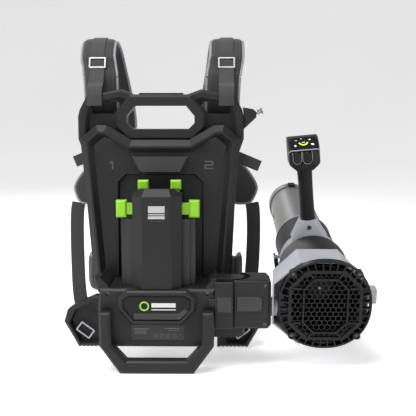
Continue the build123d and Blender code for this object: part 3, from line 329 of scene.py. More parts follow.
def blend_colours(tree, mask, low, high):
    made = node(tree, "ShaderNodeMix", {"Factor": mask}, data_type="RGBA")
    made.inputs["A"].default_value = (*low, 1)
    made.inputs["B"].default_value = (*high, 1)
    return made.outputs["Result"]


def bump(tree, height, shader, distance, strength=0.5, normal=None):
    links = {"Height": height, "Distance": distance, "Strength": strength}
    if normal is not None:
        links["Normal"] = normal
    made = node(tree, "ShaderNodeBump", links)
    tree.links.new(made.outputs["Normal"], shader.inputs["Normal"])
    return made


def moulded_plastic(name, colour, gloss=0.5, edge_highlight=0.35, grain=0.0005, depth=0.00006, shine=0.24):
    """Moulded plastic: grained, with faint patches in tone and gloss, and painted paler along its edges as a painted
    edge highlight.
    """
    material, tree, shader = new_material(name)
    texture = use_group(tree, grain_group, Grain_Size=grain)
    highlight_mask = use_group(tree, edge_highlight_group)
    dark = tuple(0.86 * c for c in colour)
    light = tuple(1.16 * c for c in colour)
    # the painted edge highlight colour: the base colour lifted by 0.26 times the edge strength
    highlight_colour = tuple(min(1.0, c + edge_highlight * 0.26) for c in colour)
    base = blend_colours(tree, texture.outputs["Patches"], dark, light)
    highlighted_base = node(tree, "ShaderNodeMix", {"Factor": highlight_mask.outputs["Mask"], "A": base}, data_type="RGBA")
    highlighted_base.inputs["B"].default_value = (*highlight_colour, 1)
    tree.links.new(highlighted_base.outputs["Result"], shader.inputs["Base Color"])
    rough = node(tree, "ShaderNodeMapRange", {"Value": texture.outputs["Patches"], "To Min": gloss - 0.08,
                                              "To Max": gloss + 0.1})
    tree.links.new(rough.outputs["Result"], shader.inputs["Roughness"])
    shader.inputs["Specular IOR Level"].default_value = shine
    bump(tree, texture.outputs["Height"], shader, depth)
    return material


def metal(name, colour, gloss=0.28, brushed=0.0):
    """Plated or machined metal with fine scratches across its gloss."""
    material, tree, shader = new_material(name)
    texture = use_group(tree, grain_group, Grain_Size=0.0012, Patch_Size=0.02)
    base = blend_colours(tree, texture.outputs["Patches"], tuple(0.8 * c for c in colour), colour)
    tree.links.new(base, shader.inputs["Base Color"])
    shader.inputs["Metallic"].default_value = 1.0
    rough = node(tree, "ShaderNodeMapRange", {"Value": texture.outputs["Height"], "To Min": gloss - 0.06,
                                              "To Max": gloss + 0.1})
    tree.links.new(rough.outputs["Result"], shader.inputs["Roughness"])
    bump(tree, texture.outputs["Height"], shader, 0.00003, 0.3)
    return material


def woven_cloth(name, colour, across, along, depth, gloss=0.85, contrast=0.35):
    """Cloth woven on the piece's own UVs: threads raise the height and vary the tone."""
    material, tree, shader = new_material(name)
    weave = use_group(tree, weave_group, Threads_Across=across, Threads_Along=along)
    patches = use_group(tree, grain_group, Patch_Size=0.05)
    low = tuple(c * (1 - contrast) for c in colour)
    high = tuple(c * (1 + contrast) for c in colour)
    base = blend_colours(tree, weave.outputs["Height"], low, high)
    shade = node(tree, "ShaderNodeMapRange", {"Value": patches.outputs["Patches"], "To Min": 0.8, "To Max": 1.2})
    toned = node(tree, "ShaderNodeVectorMath", {0: base, "Scale": shade.outputs["Result"]}, operation="SCALE")
    tree.links.new(toned.outputs[0], shader.inputs["Base Color"])
    rough = node(tree, "ShaderNodeMapRange", {"Value": weave.outputs["Threads"], "To Min": gloss - 0.1,
                                              "To Max": gloss + 0.1})
    tree.links.new(rough.outputs["Result"], shader.inputs["Roughness"])
    shader.inputs["Sheen Weight"].default_value = 0.25
    shader.inputs["Sheen Roughness"].default_value = 0.5
    bump(tree, weave.outputs["Height"], shader, depth, 0.6)
    return material


def knit_cloth(name, colour, cell, depth):
    """Spacer mesh: rounded cells from a Voronoi pattern in the object's own space, dark in their middles."""
    material, tree, shader = new_material(name)
    where = node(tree, "ShaderNodeTexCoord").outputs["Object"]
    cells = node(tree, "ShaderNodeTexVoronoi", {"Vector": where, "Scale": 1 / cell, "Randomness": 0.25})
    shape = node(tree, "ShaderNodeMapRange", {"Value": cells.outputs["Distance"], "From Max": 0.6})
    base = blend_colours(tree, shape.outputs["Result"], tuple(0.45 * c for c in colour), colour)
    tree.links.new(base, shader.inputs["Base Color"])
    rough = node(tree, "ShaderNodeMapRange", {"Value": shape.outputs["Result"], "To Min": 0.95, "To Max": 0.75})
    tree.links.new(rough.outputs["Result"], shader.inputs["Roughness"])
    shader.inputs["Sheen Weight"].default_value = 0.3
    bump(tree, shape.outputs["Result"], shader, depth, 0.7)
    return material


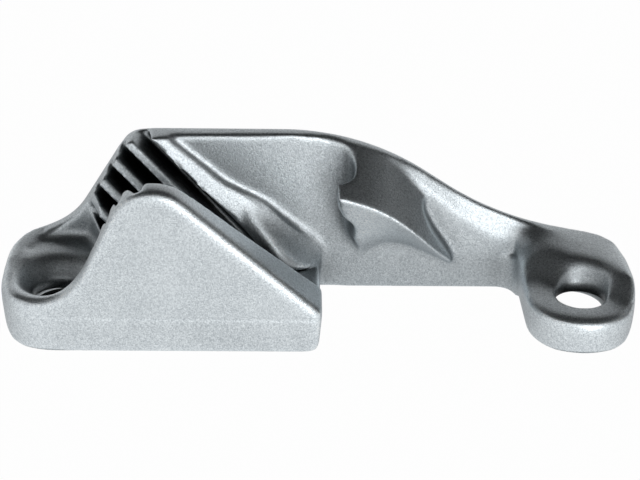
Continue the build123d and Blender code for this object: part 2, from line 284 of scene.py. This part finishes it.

□ □ □ □ □ □ □

### The exercise
Copy each record from above exactly, and include every line.

### Result
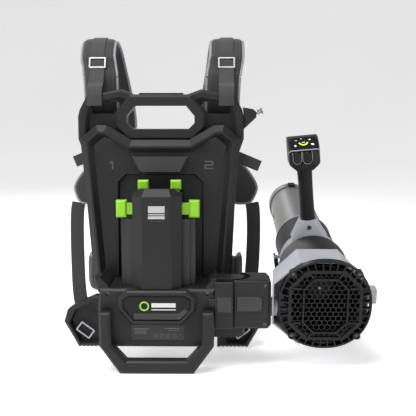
Continue the build123d and Blender code for this object: part 3, from line 329 of scene.py. More parts follow.
def blend_colours(tree, mask, low, high):
    made = node(tree, "ShaderNodeMix", {"Factor": mask}, data_type="RGBA")
    made.inputs["A"].default_value = (*low, 1)
    made.inputs["B"].default_value = (*high, 1)
    return made.outputs["Result"]


def bump(tree, height, shader, distance, strength=0.5, normal=None):
    links = {"Height": height, "Distance": distance, "Strength": strength}
    if normal is not None:
        links["Normal"] = normal
    made = node(tree, "ShaderNodeBump", links)
    tree.links.new(made.outputs["Normal"], shader.inputs["Normal"])
    return made


def moulded_plastic(name, colour, gloss=0.5, edge_highlight=0.35, grain=0.0005, depth=0.00006, shine=0.24):
    """Moulded plastic: grained, with faint patches in tone and gloss, and painted paler along its edges as a painted
    edge highlight.
    """
    material, tree, shader = new_material(name)
    texture = use_group(tree, grain_group, Grain_Size=grain)
    highlight_mask = use_group(tree, edge_highlight_group)
    dark = tuple(0.86 * c for c in colour)
    light = tuple(1.16 * c for c in colour)
    # the painted edge highlight colour: the base colour lifted by 0.26 times the edge strength
    highlight_colour = tuple(min(1.0, c + edge_highlight * 0.26) for c in colour)
    base = blend_colours(tree, texture.outputs["Patches"], dark, light)
    highlighted_base = node(tree, "ShaderNodeMix", {"Factor": highlight_mask.outputs["Mask"], "A": base}, data_type="RGBA")
    highlighted_base.inputs["B"].default_value = (*highlight_colour, 1)
    tree.links.new(highlighted_base.outputs["Result"], shader.inputs["Base Color"])
    rough = node(tree, "ShaderNodeMapRange", {"Value": texture.outputs["Patches"], "To Min": gloss - 0.08,
                                              "To Max": gloss + 0.1})
    tree.links.new(rough.outputs["Result"], shader.inputs["Roughness"])
    shader.inputs["Specular IOR Level"].default_value = shine
    bump(tree, texture.outputs["Height"], shader, depth)
    return material


def metal(name, colour, gloss=0.28, brushed=0.0):
    """Plated or machined metal with fine scratches across its gloss."""
    material, tree, shader = new_material(name)
    texture = use_group(tree, grain_group, Grain_Size=0.0012, Patch_Size=0.02)
    base = blend_colours(tree, texture.outputs["Patches"], tuple(0.8 * c for c in colour), colour)
    tree.links.new(base, shader.inputs["Base Color"])
    shader.inputs["Metallic"].default_value = 1.0
    rough = node(tree, "ShaderNodeMapRange", {"Value": texture.outputs["Height"], "To Min": gloss - 0.06,
                                              "To Max": gloss + 0.1})
    tree.links.new(rough.outputs["Result"], shader.inputs["Roughness"])
    bump(tree, texture.outputs["Height"], shader, 0.00003, 0.3)
    return material


def woven_cloth(name, colour, across, along, depth, gloss=0.85, contrast=0.35):
    """Cloth woven on the piece's own UVs: threads raise the height and vary the tone."""
    material, tree, shader = new_material(name)
    weave = use_group(tree, weave_group, Threads_Across=across, Threads_Along=along)
    patches = use_group(tree, grain_group, Patch_Size=0.05)
    low = tuple(c * (1 - contrast) for c in colour)
    high = tuple(c * (1 + contrast) for c in colour)
    base = blend_colours(tree, weave.outputs["Height"], low, high)
    shade = node(tree, "ShaderNodeMapRange", {"Value": patches.outputs["Patches"], "To Min": 0.8, "To Max": 1.2})
    toned = node(tree, "ShaderNodeVectorMath", {0: base, "Scale": shade.outputs["Result"]}, operation="SCALE")
    tree.links.new(toned.outputs[0], shader.inputs["Base Color"])
    rough = node(tree, "ShaderNodeMapRange", {"Value": weave.outputs["Threads"], "To Min": gloss - 0.1,
                                              "To Max": gloss + 0.1})
    tree.links.new(rough.outputs["Result"], shader.inputs["Roughness"])
    shader.inputs["Sheen Weight"].default_value = 0.25
    shader.inputs["Sheen Roughness"].default_value = 0.5
    bump(tree, weave.outputs["Height"], shader, depth, 0.6)
    return material


def knit_cloth(name, colour, cell, depth):
    """Spacer mesh: rounded cells from a Voronoi pattern in the object's own space, dark in their middles."""
    material, tree, shader = new_material(name)
    where = node(tree, "ShaderNodeTexCoord").outputs["Object"]
    cells = node(tree, "ShaderNodeTexVoronoi", {"Vector": where, "Scale": 1 / cell, "Randomness": 0.25})
    shape = node(tree, "ShaderNodeMapRange", {"Value": cells.outputs["Distance"], "From Max": 0.6})
    base = blend_colours(tree, shape.outputs["Result"], tuple(0.45 * c for c in colour), colour)
    tree.links.new(base, shader.inputs["Base Color"])
    rough = node(tree, "ShaderNodeMapRange", {"Value": shape.outputs["Result"], "To Min": 0.95, "To Max": 0.75})
    tree.links.new(rough.outputs["Result"], shader.inputs["Roughness"])
    shader.inputs["Sheen Weight"].default_value = 0.3
    bump(tree, shape.outputs["Result"], shader, depth, 0.7)
    return material


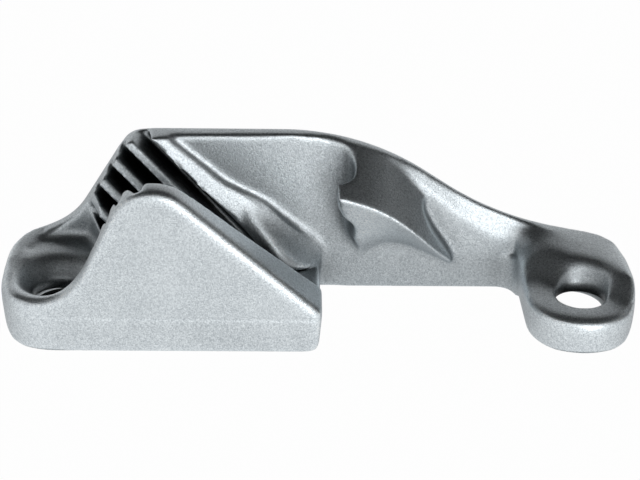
Continue the build123d and Blender code for this object: part 2, from line 284 of scene.py. This part finishes it.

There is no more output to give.